Exactly reproduce the lines from the top of the entries below through the line containing "left_at = [-37.5, -8, 61.5]; // [-150:1:150]", with both ends included.
[begin RECORDS PROVIDED]
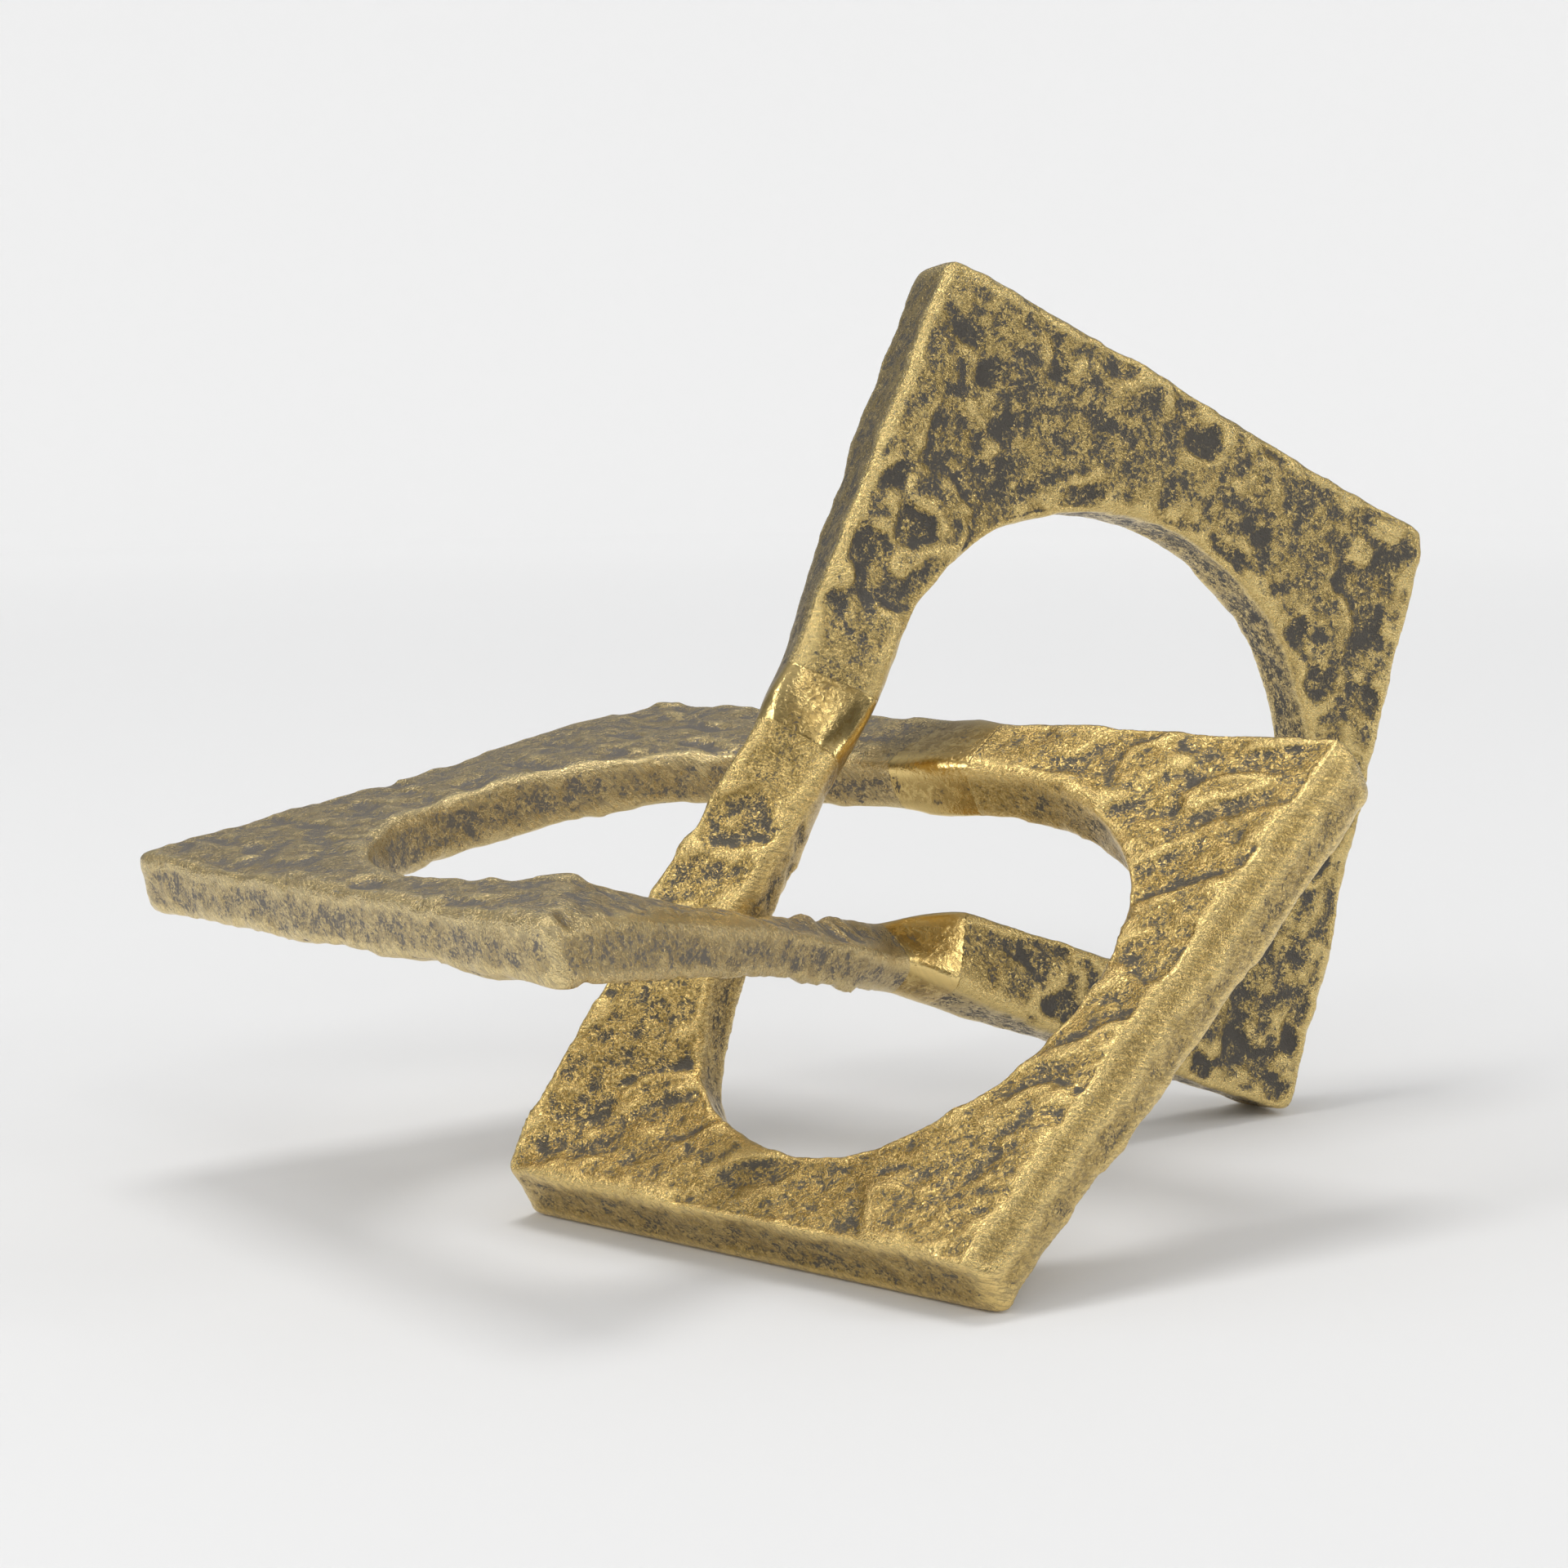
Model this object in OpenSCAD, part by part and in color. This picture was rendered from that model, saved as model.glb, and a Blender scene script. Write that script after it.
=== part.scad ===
// A closed band of cast brass, tied as a three-lobed knot.
// Three square plates, each with a large round hole and one corner left open,
// are set into each other. Where two plates meet, their bars are butted on a
// dowel pin and joined with a bead of filler metal, which is then dressed flush.
// Millimetres, +Z up, origin in the middle of the bounding box, on the table.

/* [Upper plate: stands upright, at the back right] */
// Middle of the plate
upper_at = [49, 38, 70.5]; // [-150:1:150]
// Turn about X, Y and Z
upper_turn = [82, 24.5, 21]; // [-180:1:180]
// Corners of the outline, clockwise from the lower left one
upper_outline = [[-66, -61], [-58, 67], [51, 59], [61, -51]]; // [-80:1:80]
// Middle of the hole
upper_hole_at = [0, -7]; // [-15:1:15]
// Half width of the hole, and its reach above and below its middle
upper_hole = [45, 45, 32]; // [30:1:46]
// Thickness of the plate
upper_thick = 14.5; // [8:0.5:18]

/* [Left plate: lies almost flat, halfway up] */
// Middle of the plate
left_at = [-37.5, -8, 61.5]; // [-150:1:150]
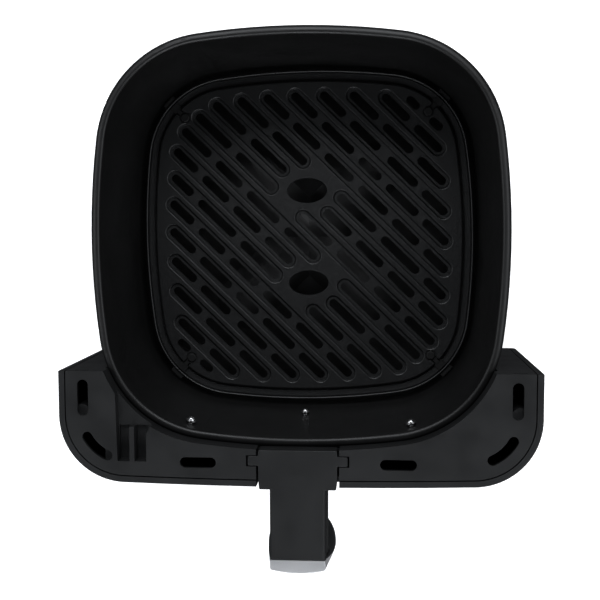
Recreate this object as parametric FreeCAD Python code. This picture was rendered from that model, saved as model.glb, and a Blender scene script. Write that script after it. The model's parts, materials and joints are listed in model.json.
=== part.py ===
"""Pull-out drawer of an air fryer: pan, crisper plate, front housing and handle.

Millimetres, +Z up. The origin is the centre of the pan's underside, the handle points along -Y.
"""
import FreeCAD
import Part
import math
import os

V = FreeCAD.Vector
X_AXIS = V(1, 0, 0)
Y_AXIS = V(0, 1, 0)
Z_AXIS = V(0, 0, 1)

# Every round-cornered square in the drawer is an offset of one outline. It is named by its
# half width, measured from the middle of the pan to the middle of a side.
RIM_HALF = 121.5            # outer edge of the pan's rim
RIM_CORNER_RADIUS = 68.5    # corner radius there
SIDE_RADIUS = 450.0         # the four sides bow outwards a little

# Pan
RIM_TOP = 108.6
RIM_LIP_BOTTOM = 103.4
RIM_LIP_WALL = 1.3
RIM_CREST_HALF = 118.0      # the rim is a dome in section, highest here
PAN_MOUTH_HALF = 115.9      # inner wall just under the rim
PAN_FLOOR_HALF = 110.3      # inner wall carried down to the floor plane
PAN_WALL = 1.6
PAN_FLOOR = 2.6
PAN_FLOOR_RADIUS = 12.0
STAR_HEIGHT = 3.0           # star pressed up in the floor, one ridge along each diagonal
STAR_TOP_HALF = 5.5
STAR_FOOT_HALF = 19.0
STAR_REACH = 55.0
STAR_FOOT_EXTRA = 8.0
STAR_CREST_RADIUS = 10.0

# Crisper plate
PLATE_TOP = 30.0
PLATE_DECK = 3.0
PLATE_HALF = 107.2
PLATE_TURN = 0.9            # the loose plate rests turned by about a degree
PLATE_SHIFT = V(0.7, 0.3, 0)
GROOVE_PITCH = 13.2
GROOVE_FLOOR_RADIUS = 4.3
GROOVE_DEPTH = 1.6
GROOVE_LIP_RADIUS = 5.0     # where a groove's sloping wall meets its rounded lip
GROOVE_LIP_DEPTH = 0.55
GROOVE_LIP = 0.75
SLOT_RADIUS = 2.8
FINGER_HOLE_LONG = 26.0
FINGER_HOLE_SHORT = 16.2
FINGER_HOLE_OFFSET = 30.0
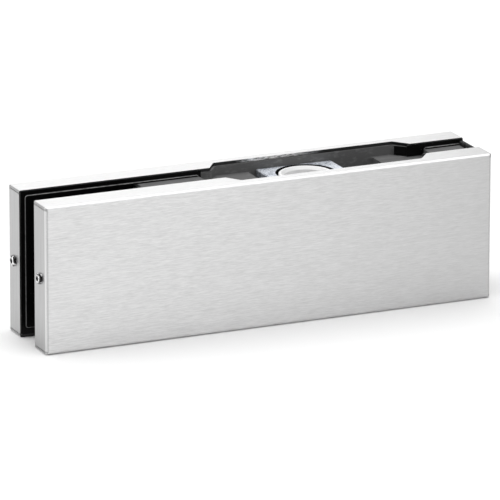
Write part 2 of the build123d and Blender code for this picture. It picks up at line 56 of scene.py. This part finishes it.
class Shader:
    """A material's node tree with short ways to add and join nodes."""

    def __init__(self, name):
        self.material = bpy.data.materials.new(name)
        self.material.use_nodes = True
        self.tree = self.material.node_tree
        self.surface = self.tree.nodes["Principled BSDF"]

    def node(self, kind, **settings):
        made = self.tree.nodes.new(kind)
        for key, value in settings.items():
            setattr(made, key, value)
        return made

    def join(self, source, target):
        self.tree.links.new(source, target)

    def fill(self, socket, value):
        """Joins an output to a socket, or sets the socket to a plain value."""
        if isinstance(value, bpy.types.NodeSocket):
            self.join(value, socket)
        elif value is not None:
            socket.default_value = value

    def math(self, operation, first, second=None, third=None, clamp=False):
        made = self.node("ShaderNodeMath", operation=operation, use_clamp=clamp)
        for socket, value in zip(made.inputs, (first, second, third)):
            self.fill(socket, value)
        return made.outputs[0]

    def position(self):
        return self.node("ShaderNodeTexCoord").outputs["Object"]

    def along(self, axis):
        """Position along one axis of the shared frame."""
        split = self.node("ShaderNodeSeparateXYZ")
        self.join(self.position(), split.inputs[0])
        return split.outputs["XYZ".index(axis)]

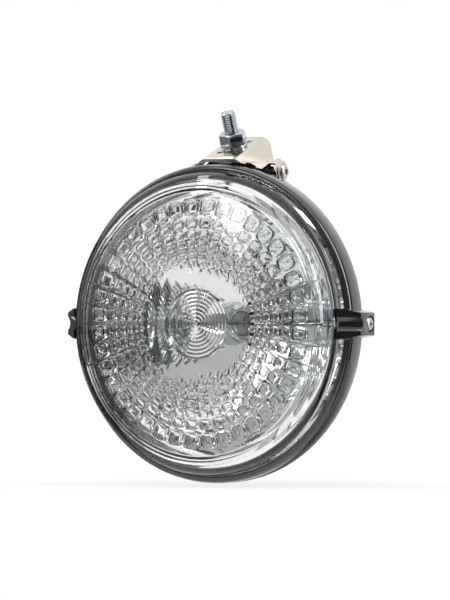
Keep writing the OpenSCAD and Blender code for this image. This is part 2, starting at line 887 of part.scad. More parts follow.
// Everything of the housing that is cut or added round the shell
module housing() {
    color("#26262a")
        at_lamp()
            difference() {
                union() {
                    housing_shell();
                    hinge_block();
                    inlet_spout();
                    back_rib_set();
                    screw_bosses();
                }
                translate([0, hinge_up, -hinge_back])
                    bar_x(sleeve_r + fixed_gap, 3 * block_half);
                translate([0, -inlet_drop, inlet_back - 1])
                    cylinder(r = grommet_r, h = 2 * inlet_r);
                translate([0, -inlet_drop, inlet_back + inlet_wall])
                    cylinder(r = inlet_r - 2, h = 2 * inlet_r);
                ring_screw_holes(screw_r + fixed_gap, screw_head_r);
            }
}

// What lies outside the middle of the bowl's wall
module outside_bowl() {
    difference() {
        children();
        translate([0, 0, bowl_front])
            sphere(r = bowl_r - wall_t / 2, $fn = 360);
    }
}

// The block that the hinge bolt passes through, widening down to the bowl
module hinge_block() {
    foot = bowl_r - 3 * block_r;
    outside_bowl()
        union() {
            translate([0, hinge_up, -hinge_back])
                rotate([0, 90, 0])
                    rotate_extrude()
                        polygon([[0, -block_half], [block_end_r, -block_half], [block_end_r, -block_outer],
                            [block_r, -block_inner], [block_r, block_inner],
                            [block_end_r, block_outer], [block_end_r, block_half], [0, block_half]]);
            translate([-block_inner, 0, 0])
                rotate([90, 0, 90])
                    linear_extrude(height = 2 * block_inner)
                        polygon([
                            [hinge_up, -hinge_back + block_r],
                            [foot, -hinge_back + block_r],
                            [foot, -hinge_back - 3 * block_r],
                            [hinge_up - 0.5 * block_r, -hinge_back - 0.86 * block_r],
                            [hinge_up, -hinge_back - 0.86 * block_r]]);
        }
}

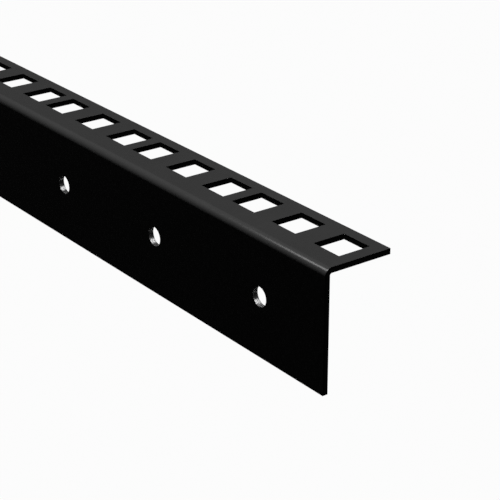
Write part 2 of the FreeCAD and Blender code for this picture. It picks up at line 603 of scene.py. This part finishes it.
[end RECORDS PROVIDED]
CORRECT OUTPUT:
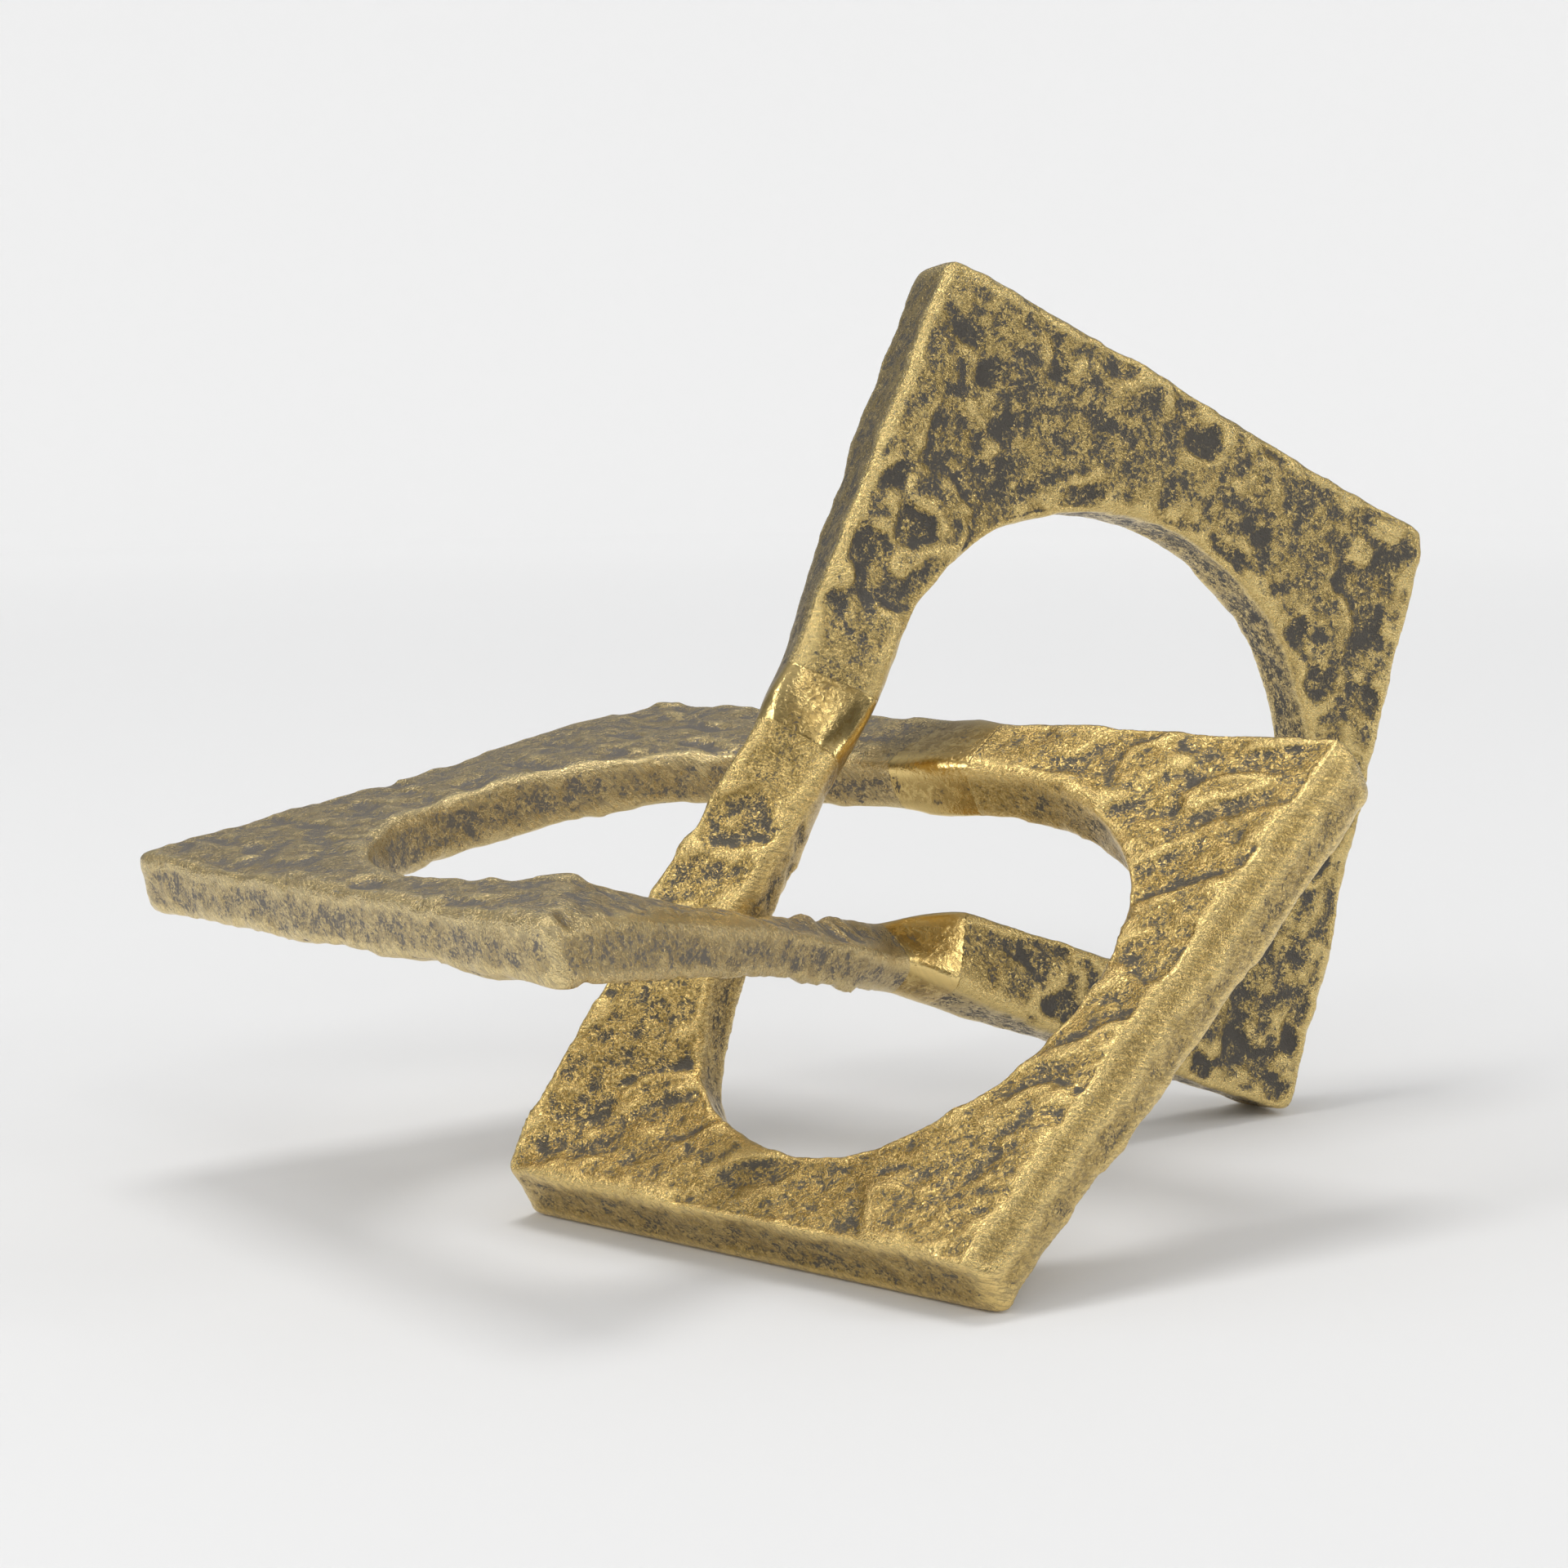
Model this object in OpenSCAD, part by part and in color. This picture was rendered from that model, saved as model.glb, and a Blender scene script. Write that script after it.
=== part.scad ===
// A closed band of cast brass, tied as a three-lobed knot.
// Three square plates, each with a large round hole and one corner left open,
// are set into each other. Where two plates meet, their bars are butted on a
// dowel pin and joined with a bead of filler metal, which is then dressed flush.
// Millimetres, +Z up, origin in the middle of the bounding box, on the table.

/* [Upper plate: stands upright, at the back right] */
// Middle of the plate
upper_at = [49, 38, 70.5]; // [-150:1:150]
// Turn about X, Y and Z
upper_turn = [82, 24.5, 21]; // [-180:1:180]
// Corners of the outline, clockwise from the lower left one
upper_outline = [[-66, -61], [-58, 67], [51, 59], [61, -51]]; // [-80:1:80]
// Middle of the hole
upper_hole_at = [0, -7]; // [-15:1:15]
// Half width of the hole, and its reach above and below its middle
upper_hole = [45, 45, 32]; // [30:1:46]
// Thickness of the plate
upper_thick = 14.5; // [8:0.5:18]

/* [Left plate: lies almost flat, halfway up] */
// Middle of the plate
left_at = [-37.5, -8, 61.5]; // [-150:1:150]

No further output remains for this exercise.